Running in air this polluted for just 30 minutes, according to the American Lung Association, is like smoking a pack of cigarettes.
Little kids, oddly enough, were said not to experience these adverse reactions, or they didn’t report them to the district’s researchers in the 1950s, because that’s what kids born into smog imagined the summer air was supposed to feel like and smell like, like a combination of spot remover and a gas station (and not an entirely unpleasant smell).
I didn’t pay attention to what I couldn’t see in the deepening gray-brown air.
Maybe my throat was scratchy that day, but my mom was a heavy smoker then, and
the effects of that were far worse. I remember my eyes watering when I got older,
but I don’t remember if they did that August. I’ve almost forgotten what breathing
the unmitigated pollution of 50 years ago felt like, but my body hasn’t. I still
bear the marks of that afternoon in my lungs and heart and arteries — and all
the afternoons spent in the smog years, even after responsible adults knew what
caused the air to turn the color of a fresh bruise, knew much of what air pollution
could do to boys like me, and knew how to prevent at least some of it from happening.
The first breath I took was of this troubled air in 1948. Its quality had been declining steadily since 1919, when the region’s non-agricultural economy began to boom and a million newly infatuated migrants started arriving in Los Angeles to begin enjoying “health and happiness” in what they had been told was a land of perpetual sunshine. That was the usual bait and switch.
Oil refining, tire manufacturing, aircraft assembly, auto making and shipbuilding were beginning to give sleepy L.A. a businesslike air, create jobs and make the place something more than a home for retired Hoosiers and “lungers” hoping for a tuberculosis cure. By 1935, Los Angeles (with the Firestone, Goodyear and Goodrich plants) was second to Akron, Ohio, in tire production and (with GM, Chrysler, Ford and Studebaker) second to Detroit in auto production.

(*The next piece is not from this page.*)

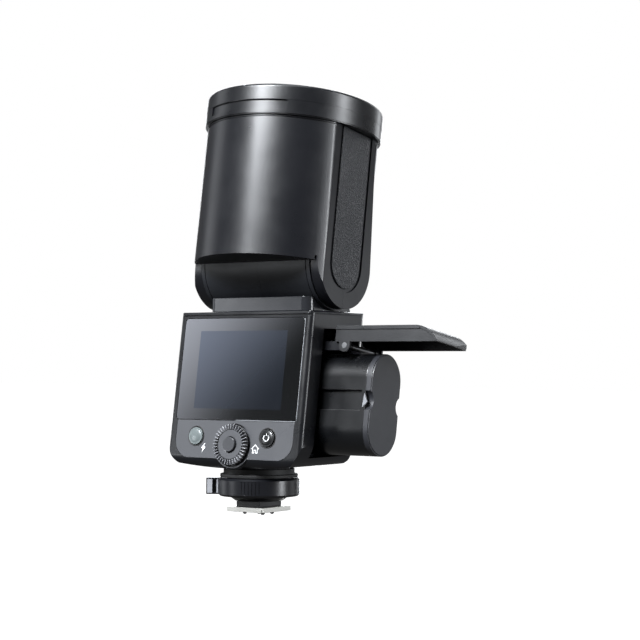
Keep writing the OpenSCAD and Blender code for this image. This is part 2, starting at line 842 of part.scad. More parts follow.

Industrialization improved L.A. — so much improvement that the decline was obvious in the city’s extraordinary qualities of light and air, which everyone in the previous 30 years had remarked on, which had helped bring filmmakers from New York and New Jersey. The disenchanted were quick to compare the sales pitch with reality. By 1948, dystopian L.A. — the shrouded city of “treacherous unbrightness,” the city that always cheated on its lovers — was painted in the colors of smog: sunsets that ran from peach to dried blood, daylight that shaded from urine to adobe. The smoggy city’s depiction in movies and novels became as structured as a villanelle: the city always seen from a height, from a freeway overpass, from a seat in a descending jetliner, the air in layers of yellow and tan, the hapless observer always going under, down to a carcinogenic sea.